Le monde est aujourd’hui confronté non seulement à l’éruption de l’impérialisme allemand, mais aussi à celle de l’impérialisme américain. Trump n’est pas plus un accident historique qu’Hitler. Son retour à la Maison Blanche signifie, comme l’a déclaré le WSWS, «le réalignement violent de la politique américaine avec sa réalité sociale sous-jacente». Les énormes inégalités sociales et le déclin relatif de l’économie américaine par rapport à ses rivaux, notamment la Chine, ne peuvent être conciliés avec la démocratie et la paix.
Cela vaut également pour l’Allemagne et l’Europe. Des partis d’extrême droite sont déjà au pouvoir en Hongrie, en Italie, aux Pays-Bas et bientôt en Autriche. En Allemagne, l’AfD est le deuxième parti le plus fort avec environ 20 pour cent des voix dans les sondages préélectoraux. Le prochain gouvernement allemand veut doubler, voire tripler, les dépenses consacrées à la défense. Tous les partis traditionnels sont d’accord sur ce point. Cela ne peut se faire que par des méthodes fascistes.
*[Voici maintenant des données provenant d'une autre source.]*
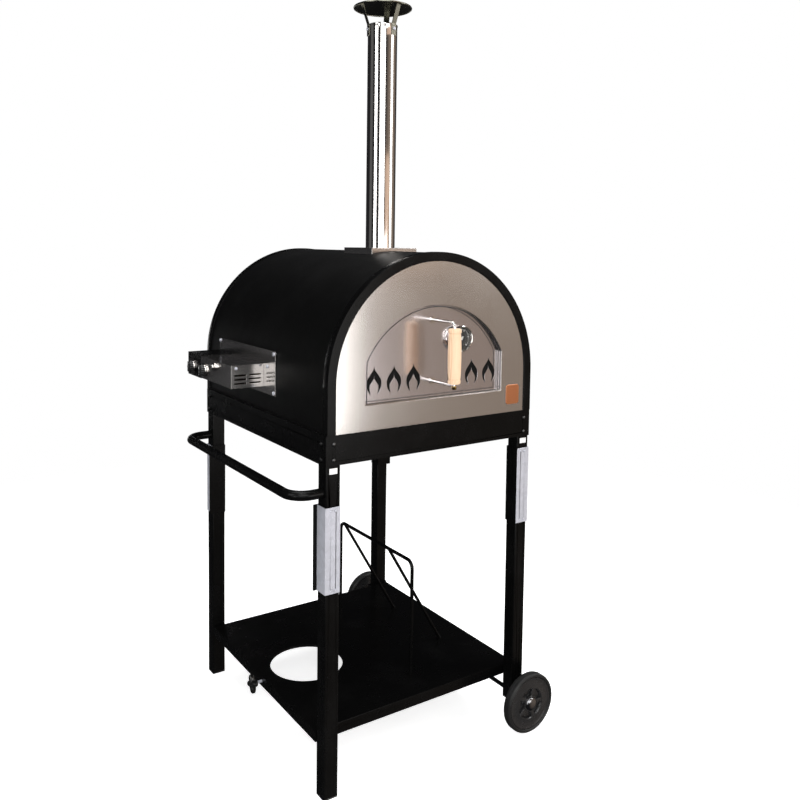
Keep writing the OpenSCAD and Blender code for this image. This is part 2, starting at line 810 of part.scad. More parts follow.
// Bent rod with a flanged foot at both ends
module door_handle() {
    out_y = door_y - grip_reach;
    bend = 18;
    color(zinc) place() translate([handle_x, 0, 0]) {
        for (z = [handle_z0, handle_z1]) rod([0, door_y, z], [0, door_y - 3, z], 18);
        rod([0, door_y + 13, handle_z1], [0, out_y + bend, handle_z1], handle_wire);
        translate([0, out_y + bend, handle_z1 - bend]) rotate([0, -90, 0])
            rotate_extrude(angle = -90) translate([bend, 0]) circle(d = handle_wire, $fn = 32);
        rod([0, out_y, handle_z1 - bend], [0, out_y, handle_z0], handle_wire);
        translate([0, out_y, handle_z0]) sphere(d = handle_wire, $fn = 32);
        rod([0, door_y + 13, handle_z0], [0, out_y, handle_z0], handle_wire);
    }
}

grip_z0 = handle_z0 + 5;
grip_l = 141;
module handle_grip() {
    r = grip_d / 2;
    bore = handle_wire / 2 + 0.1;
    groove = 1.2;
    neck = r - 1.5;
    color([0.87, 0.68, 0.45]) place() translate([handle_x, door_y - grip_reach, grip_z0])
        rotate_extrude($fn = 64)
            polygon([[bore, 0], [r - 4, 0], [neck, 3], [neck, 9], [neck - groove, 10.5], [neck, 12],
                     [r - 0.3, 35], [r, grip_l / 2], [r - 0.3, grip_l - 35], [neck, grip_l - 12],
                     [neck - groove, grip_l - 10.5], [r - 0.8, grip_l - 9], [r - 0.8, grip_l - 3],
                     [r - 3, grip_l], [bore, grip_l]]);
}

// The thermometer's parts are turned about an axis that points out of the door
thermo_out = 24;
spindle_d = 2;
module on_thermo_axis() {
    place() translate([thermo_x, door_y, thermo_z]) rotate([90, 0, 0]) children();
}

module thermometer_case() {
    r = thermo_d / 2;
    color(zinc) on_thermo_axis() {
        rotate_extrude($fn = 96)
            polygon([[0, 2], [r - 6, 2], [r - 2, 6], [r - 2, 14], [r, 16], [r, thermo_out - 2],
                     [r - 2, thermo_out], [r - 4.5, thermo_out], [r - 4.5, 12], [0, 12]]);
        translate([0, 0, -27]) cylinder(h = 30, d = 10);
        cylinder(h = thermo_out - 4.2, d = spindle_d, $fn = 32);
    }
}

module thermometer_dial() {
    color([0.08, 0.08, 0.08]) on_thermo_axis() translate([0, 0, 12]) difference() {
        cylinder(h = 4, d = thermo_d - 9.4, $fn = 96);
        translate([0, 0, -1]) cylinder(h = 6, d = spindle_d + 1.4);
    }
}

module thermometer_needle() {
    color("white") on_thermo_axis() translate([0, 0, 17]) difference() {
        union() {
            cylinder(h = 1.6, d = 7);
            linear_extrude(0.8) rotate(225) polygon([[-8, -1.6], [-8, 1.6], [24, 0.5], [24, -0.5]]);
        }
        translate([0, 0, -1]) cylinder(h = 4, d = spindle_d + 0.1, $fn = 32);
    }
}

module thermometer_glass() {
    color([0.8, 0.9, 0.95, 0.3]) on_thermo_axis() translate([0, 0, thermo_out - 2.6])
        cylinder(h = 1.6, d = thermo_d - 9.2, $fn = 96);
}

apron_frame();
base_tray();
upper_leg(-1, -1);  // upper_leg_front_left
upper_leg(1, -1);  // upper_leg_front_right
upper_leg(-1, 1);  // upper_leg_back_left
upper_leg(1, 1);  // upper_leg_back_right
lower_leg(-1, -1);  // lower_leg_front_left
lower_leg(1, -1);  // lower_leg_front_right
lower_leg(-1, 1);  // lower_leg_back_left
lower_leg(1, 1);  // lower_leg_back_right
leg_sleeves();
splice_plates();
sleeve_screws();
leg_plugs();
foot_caps();
frame_bolts();
shelf();
bottle_rack();
push_bar();
axle();
axle_caps();
tyre(-1);  // front_tyre
wheel_hub(-1);  // front_wheel_hub
tyre(1);  // back_tyre
wheel_hub(1);  // back_wheel_hub
clamp_screw();
clamp_knob();
clamp_shoe();
hearth_stones();
vault_shell();
insulation();
oven_liner();
throat_collar();
front_panel();
back_panel();
arch_rims();
flue_base();
flue_pipe();
rain_cap();
cap_straps();
cap_bolts();
blank_badge();
burner_plate();
plate_bolts();
burner_housing();
control_cover();
knob_bezels();
gas_knob();
flame_knob();
igniter_button();
gas_valve();
burner_tube();
door_panel();
door_core();
door_handle();
handle_grip();
thermometer_case();
thermometer_dial();
thermometer_needle();
thermometer_glass();
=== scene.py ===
"""Looks of a wood fired pizza oven on a wheeled stand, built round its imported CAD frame."""
import json
import math

import bmesh
import bpy
from mathutils import Matrix, Vector


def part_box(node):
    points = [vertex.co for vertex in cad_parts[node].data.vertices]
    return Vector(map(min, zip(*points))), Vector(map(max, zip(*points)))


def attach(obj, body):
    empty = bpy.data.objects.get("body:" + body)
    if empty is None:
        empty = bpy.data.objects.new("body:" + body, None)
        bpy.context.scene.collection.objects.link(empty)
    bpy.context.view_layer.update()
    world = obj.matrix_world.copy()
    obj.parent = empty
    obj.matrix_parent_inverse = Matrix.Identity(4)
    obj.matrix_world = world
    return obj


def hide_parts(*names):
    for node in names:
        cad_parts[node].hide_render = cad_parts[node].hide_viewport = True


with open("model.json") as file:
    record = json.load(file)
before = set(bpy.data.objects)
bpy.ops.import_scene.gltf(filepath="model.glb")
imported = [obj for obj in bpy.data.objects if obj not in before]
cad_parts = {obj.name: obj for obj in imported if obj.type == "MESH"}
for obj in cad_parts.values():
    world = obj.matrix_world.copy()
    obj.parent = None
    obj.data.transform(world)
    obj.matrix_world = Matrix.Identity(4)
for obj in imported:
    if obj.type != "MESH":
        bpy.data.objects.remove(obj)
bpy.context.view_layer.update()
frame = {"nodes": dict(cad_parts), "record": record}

X = Vector((1, 0, 0))
Y = Vector((0, 1, 0))
Z = Vector((0, 0, 1))
MM = 0.001
STAND = "oven_on_stand"

# Rounds, in mm, on the sheet edges of the CAD nodes whose names start so.
SOFT_EDGES = {
    "apron_frame": 0.8, "base_tray": 0.8, "arch_rims": 0.8, "shelf": 1.0, "upper_leg": 1.2,
    "lower_leg": 1.2, "leg_sleeves": 0.7, "front_panel": 0.4, "door_panel": 0.4,
    "burner_plate": 0.6, "burner_housing": 0.6, "control_cover": 0.8, "flue_base": 0.8,
    "blank_badge": 0.4, "foot_caps": 1.0,
}


# ---- camera, floor and light ----

def look_through_camera():
    """Puts the camera in front of the oven's left side, a little above the door."""
    place = Vector((-1.2678, -2.0955, 1.3845))
    yaw, pitch, roll = (math.radians(a) for a in (-34.2, -3.9, 0.75))
    data = bpy.data.cameras.new("camera")
    data.sensor_width = 36
    data.lens = 37.41
    data.shift_y = -0.125
    camera = bpy.data.objects.new("camera", data)
    turn = Matrix.Rotation(yaw, 4, "Z") @ Matrix.Rotation(math.pi / 2 + pitch, 4, "X")
    camera.matrix_world = Matrix.Translation(place) @ turn @ Matrix.Rotation(roll, 4, "Z")
    bpy.context.scene.collection.objects.link(camera)
    bpy.context.scene.camera = camera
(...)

S’il y a une leçon à tirer d’Auschwitz, c’est celle-ci: le fascisme et la guerre ne peuvent être stoppés que par l’intervention de la classe ouvrière. Il lui faut défendre tous les droits démocratiques et sociaux, s’unir au niveau international, exproprier les oligarques et construire une société socialiste. Pour cela, elle a besoin de son propre parti – le Parti de l’égalité socialiste en Allemagne et ses partis frères dans le monde entier, les sections du Comité international de la Quatrième Internationale.